Introduction to Nextflow
Enabling scalable and reproducible scientific workflows using software containers. www.nextflow.io.
What is Nextflow?
Nextflow is a domain specific language (DSL) for workflow orchestration that stems from Groovy. It enables scalable and reproducible workflows using software containers. It was developed at the CRG in the Lab of Cedric Notredame by Paolo Di Tommaso. The Nextflow documentation is available here and you can ask help to the community using their gitter channel
In 2020, Nextflow has been upgraded from DSL1 version to DSL2. In this course we will use exclusively DSL2.
What is Nextflow for?
It is for making pipelines without caring about parallelization, dependencies, intermediate file names, data structures, handling exceptions, resuming executions, etc.
It was published in Nature Biotechnology in 2017.
There is a growing number of PubMed publications citing Nextflow.

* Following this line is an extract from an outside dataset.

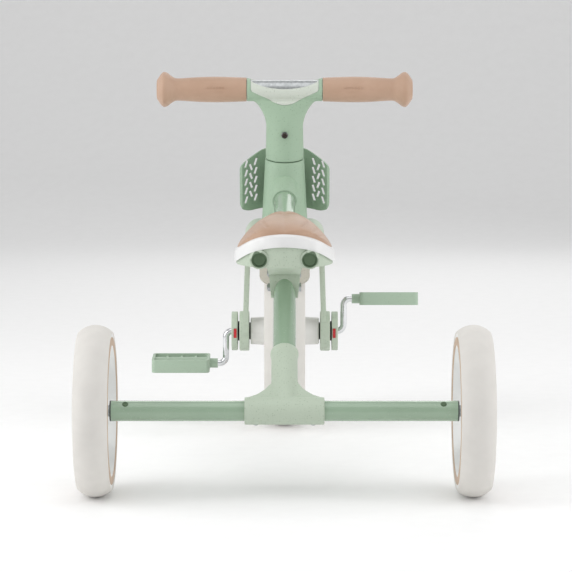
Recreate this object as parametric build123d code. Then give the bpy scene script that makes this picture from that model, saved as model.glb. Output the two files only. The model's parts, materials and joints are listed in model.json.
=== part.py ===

Here you have a curated list of Nextflow pipelines and a collection of pipelines written collaboratively in the framework of the NF-core project.
Main advantages
Fast prototyping
You can quickly write a small pipeline that can be expanded incrementally. Each task is independent and can be easily added to other. You can reuse scripts without re-writing or adapting them.
Reproducibility
Nextflow supports Docker and Singularity containers technology. Their use will make the pipelines reproducible in any Unix environment. Nextflow is integrated with GitHub code sharing platform, so you can call directly a specific version of a pipeline from a repository, download and use it on-the-fly.
Portability
Nextflow can be executed on multiple platforms without modifiying the code. It supports several schedulers such as SGE, LSF, SLURM, PBS, HTCondor and cloud platforms like Kubernetes, Amazon AWS, Google Cloud.
Scalability
Nextflow is based on the dataflow programming model which simplifies writing complex pipelines. The tool takes care of parallelizing the processes without additionally written code. The resulting applications are inherently parallel and can scale-up or scale-out transparently; there is no need to adapt them to a specific platform architecture.
Resumable, thanks to continuous checkpoints
All the intermediate results produced during the pipeline execution are automatically tracked. For each process a temporary folder is created and is cached (or not) once resuming an execution.
Workflow structure
The workflows can be represented as graphs where the nodes are the processes and the edges are the channels. The processes are blocks of code that can be executed - such as scripts or programs - while the channels are asynchronous queues able to connect processes among them via input / output.
Processes are independent from each another and can be run in parallel, depending on the number of elements in a channel. In the previous example, processes A, B and C can be run in parallel and only when they ALL end the process D is triggered.
Installation
Note
You need at least the Java version 8 for the Nextflow installation.
Tip
You can check the version fo java by typing:
java -version
Then we can install Nextflow with:
curl -s https://get.nextflow.io | bash
This will create the nextflow executable that can be moved, for example, to /usr/local/bin.